((
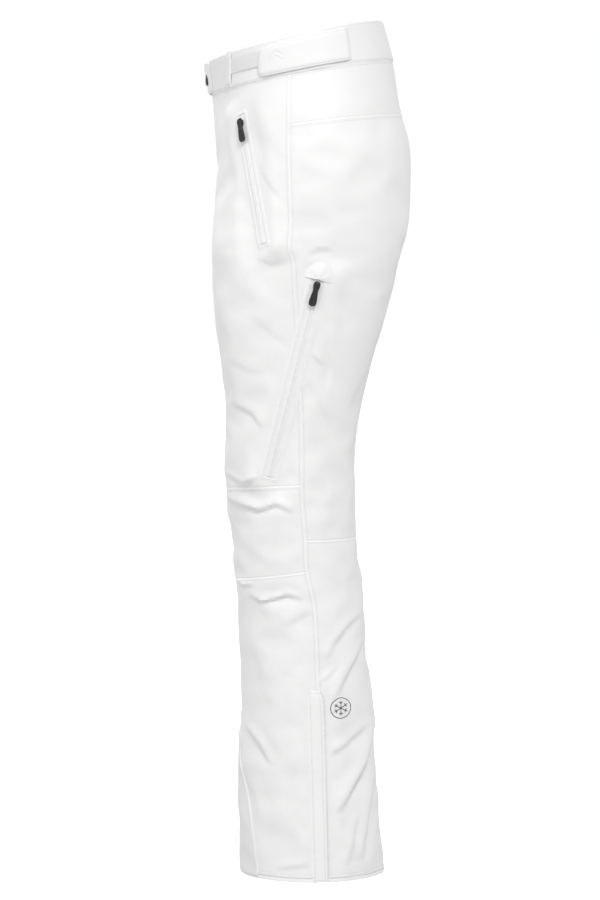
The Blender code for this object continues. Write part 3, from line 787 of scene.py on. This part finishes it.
SHELL = shell_material("shell white")
SHELL_TAB = shell_material("tab white", (0.840, 0.836, 0.834), side_row=TAB_STITCH,
                           level_rows=(TAB_STITCH,))
SHELL_HEM = shell_material("hem white", level_rows=HEM_STITCHES, below=0.1)
GUARD = shell_material("guard cloth", (0.800, 0.796, 0.794), (0.5, 0.51, 0.53), weave=0.6,
                       rough=0.5)
LINING = lining_material()
BLACK_RUBBER = plastic_material("black rubber", (0.014, 0.014, 0.015), 0.48)
BLACK_METAL = plastic_material("black enamel", (0.012, 0.012, 0.013), 0.28, 0.00008)
PILE = pile_material()
TAPE = tape_material("zip tape", (0.790, 0.787, 0.785), (0.820, 0.817, 0.815))
GREY_TAPE = tape_material("grey zip tape", (0.780, 0.777, 0.778), (0.808, 0.805, 0.806))


# ---- solid details
def tube_mesh(paths, radius, rings):
    """Vertices and faces of round tubes along several (3-D path, closed) pairs."""
    vertices, faces = [], []
    for path, closed in paths:
        path = np.asarray(path, float)
        count = len(path)
        before = np.roll(path, 1, axis=0) if closed else np.vstack([path[:1], path[:-1]])
        after = np.roll(path, -1, axis=0) if closed else np.vstack([path[1:], path[-1:]])
        tangent = unit(after - before)
        side_way = np.cross(tangent[0], (0.3, 0.5, 0.8))
        base = len(vertices)
        for p, d in zip(path, tangent):
            side_way = unit(side_way - d * np.dot(side_way, d))
            third = np.cross(d, side_way)
            vertices += [p + radius * (math.cos(a) * side_way + math.sin(a) * third)
                         for a in 2 * PI * np.arange(rings) / rings]
        for i in range(count if closed else count - 1):
            here, there = base + i * rings, base + (i + 1) % count * rings
            faces += [(here + k, here + (k + 1) % rings, there + (k + 1) % rings, there + k)
                      for k in range(rings)]
        if not closed:
            faces.append(tuple(range(base, base + rings))[::-1])
            faces.append(tuple(range(len(vertices) - rings, len(vertices))))
    return vertices, faces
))
Please reproduce exactly the lines above, beginning with the first and ending with the line that contains "(0.808, 0.805, 0.806))", and include nothing outside that range.

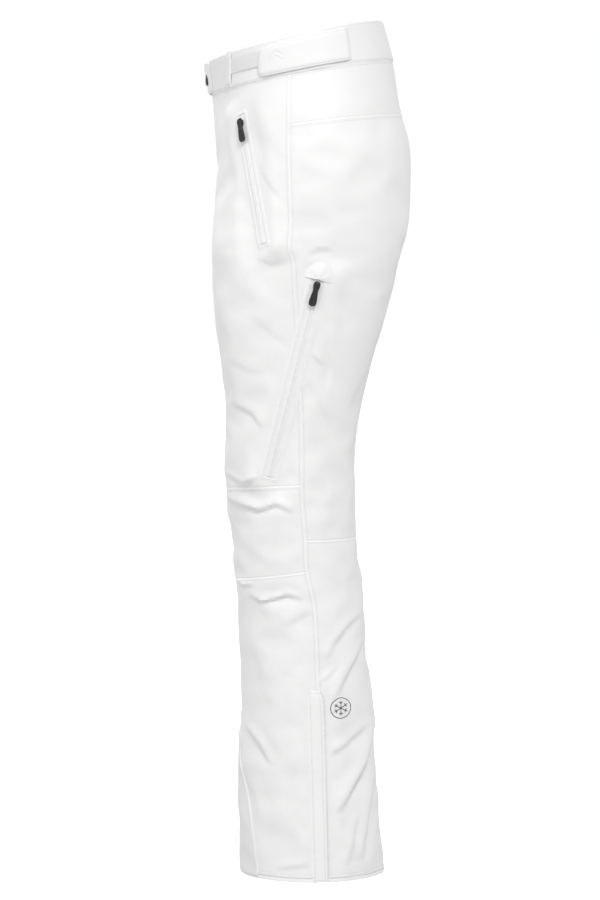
The Blender code for this object continues. Write part 3, from line 787 of scene.py on. This part finishes it.
SHELL = shell_material("shell white")
SHELL_TAB = shell_material("tab white", (0.840, 0.836, 0.834), side_row=TAB_STITCH,
                           level_rows=(TAB_STITCH,))
SHELL_HEM = shell_material("hem white", level_rows=HEM_STITCHES, below=0.1)
GUARD = shell_material("guard cloth", (0.800, 0.796, 0.794), (0.5, 0.51, 0.53), weave=0.6,
                       rough=0.5)
LINING = lining_material()
BLACK_RUBBER = plastic_material("black rubber", (0.014, 0.014, 0.015), 0.48)
BLACK_METAL = plastic_material("black enamel", (0.012, 0.012, 0.013), 0.28, 0.00008)
PILE = pile_material()
TAPE = tape_material("zip tape", (0.790, 0.787, 0.785), (0.820, 0.817, 0.815))
GREY_TAPE = tape_material("grey zip tape", (0.780, 0.777, 0.778), (0.808, 0.805, 0.806))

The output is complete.